The compiler does have to keep track of how many objects need to be deleted somehow. It may do this by over-allocating enough to store the array size. For more details, see the FAQ Lite.

Answer 2

It doesn't know it's an array, that's why you have to supply delete[] instead of regular old delete.

Answer 3

It's up to the runtime which is responsible for the memory allocation, in the same way that you can delete an array created with malloc in standard C using free. I think each compiler implements it differently. One common way is to allocate an extra cell for the array size.

However, the runtime is not smart enough to detect whether or not it is an array or a pointer, you have to inform it, and if you are mistaken, you either don't delete correctly (E.g., ptr instead of array), or you end up taking an unrelated value for the size and cause significant damage.

Answer 4

This is very similar to this question and it has many of the details your are looking for.

But suffice to say, it is not the job of the OS to track any of this. It's actually the runtime libraries or the underlying memory manager that will track the size of the array. This is usually done by allocating extra memory up front and storing the size of the array in that location (most use a head node).

This is viewable on some implementations by executing the following code

int* pArray = new int[5];
int size = *(pArray-1);

Answer 5

Yes, the OS keeps some things in the 'background.' For example, if you run

int* num = new int[5];

the OS can allocate 4 extra bytes, store the size of the allocation in the first 4 bytes of the allocated memory and return an offset pointer (ie, it allocates memory spaces 1000 to 1024 but the pointer returned points to 1004, with locations 1000-1003 storing the size of the allocation). Then, when delete is called, it can look at 4 bytes before the pointer passed to it to find the size of the allocation.

I am sure that there are other ways of tracking the size of an allocation, but that's one option.

Answer 6

One question that the answers given so far don't seem to address: if the runtime libraries (not the OS, really) can keep track of the number of things in the array, then why do we need the delete[] syntax at all? Why can't a single delete form be used to handle all deletes?

The answer to this goes back to C++'s roots as a C-compatible language (which it no longer really strives to be.) Stroustrup's philosophy was that the programmer should not have to pay for any features that they aren't using. If they're not using arrays, then they should not have to carry the cost of object arrays for every allocated chunk of memory.

That is, if your code simply does

Foo* foo = new Foo;

then the memory space that's allocated for foo shouldn't include any extra overhead that would be needed to support arrays of Foo.

Since only array allocations are set up to carry the extra array size information, you then need to tell the runtime libraries to look for that information when you delete the objects. That's why we need to use

delete[] bar;

instead of just

delete bar;

if bar is a pointer to an array.

For most of us (myself included), that fussiness about a few extra bytes of memory seems quaint these days. But there are still some situations where saving a few bytes (from what could be a very high number of memory blocks) can be important.

Answer 7

You cannot delete for an array, and you cannot use delete [] for a non-array.

Answer 8

delete or delete[] would probably both free the memory allocated (memory pointed), but the big difference is that delete on an array won't call the destructor of each element of the array.

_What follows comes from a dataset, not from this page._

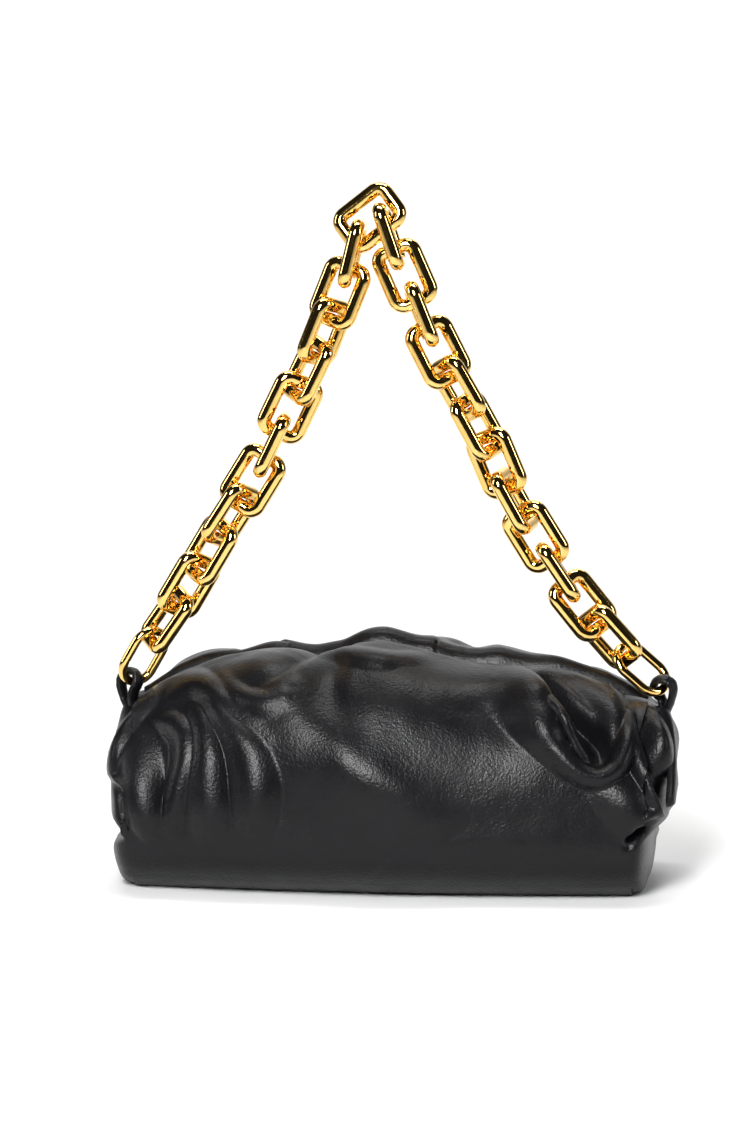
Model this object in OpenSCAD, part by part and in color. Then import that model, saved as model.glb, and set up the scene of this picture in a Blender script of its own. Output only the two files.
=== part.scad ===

Anyway, mixing new/new[] and delete/delete[] is probably UB.

Answer 9

I had a similar question to this. In C, you allocate memory with malloc() (or another similar function), and delete it with free(). There is only one malloc(), which simply allocates a certain number of bytes. There is only one free(), which simply takes a pointer as it's parameter.

So why is it that in C you can just hand over the pointer to free, but in C++ you must tell it whether it's an array or a single variable?

The answer, I've learned, has to do with class destructors.

If you allocate an instance of a class MyClass...

classes = new MyClass[3];

And delete it with delete, you may only get the destructor for the first instance of MyClass called. If you use delete[], you can be assured that the destructor will be called for all instances in the array.

THIS is the important difference. If you're simply working with standard types (e.g. int) you won't really see this issue. Plus, you should remember that behavior for using delete on new[] and delete[] on new is undefined--it may not work the same way on every compiler/system.

Answer 10

Simply, it does not know. Semantically, both versions of delete operator in C++ can eat any pointer, however if pointer to array is given to delete[], it will result in UB, meaning it may crash or completely nothing may happen.

C++ requires programmer to proper version of the delete operator depending on subject of deallocation: array or single object.

If compiler could automatically determine that a pointer passed to delete operator is a pointer array and vice versa, then there was only one delete operator designed in to C++ as it would be no longer necessary to choose one of them explicitly.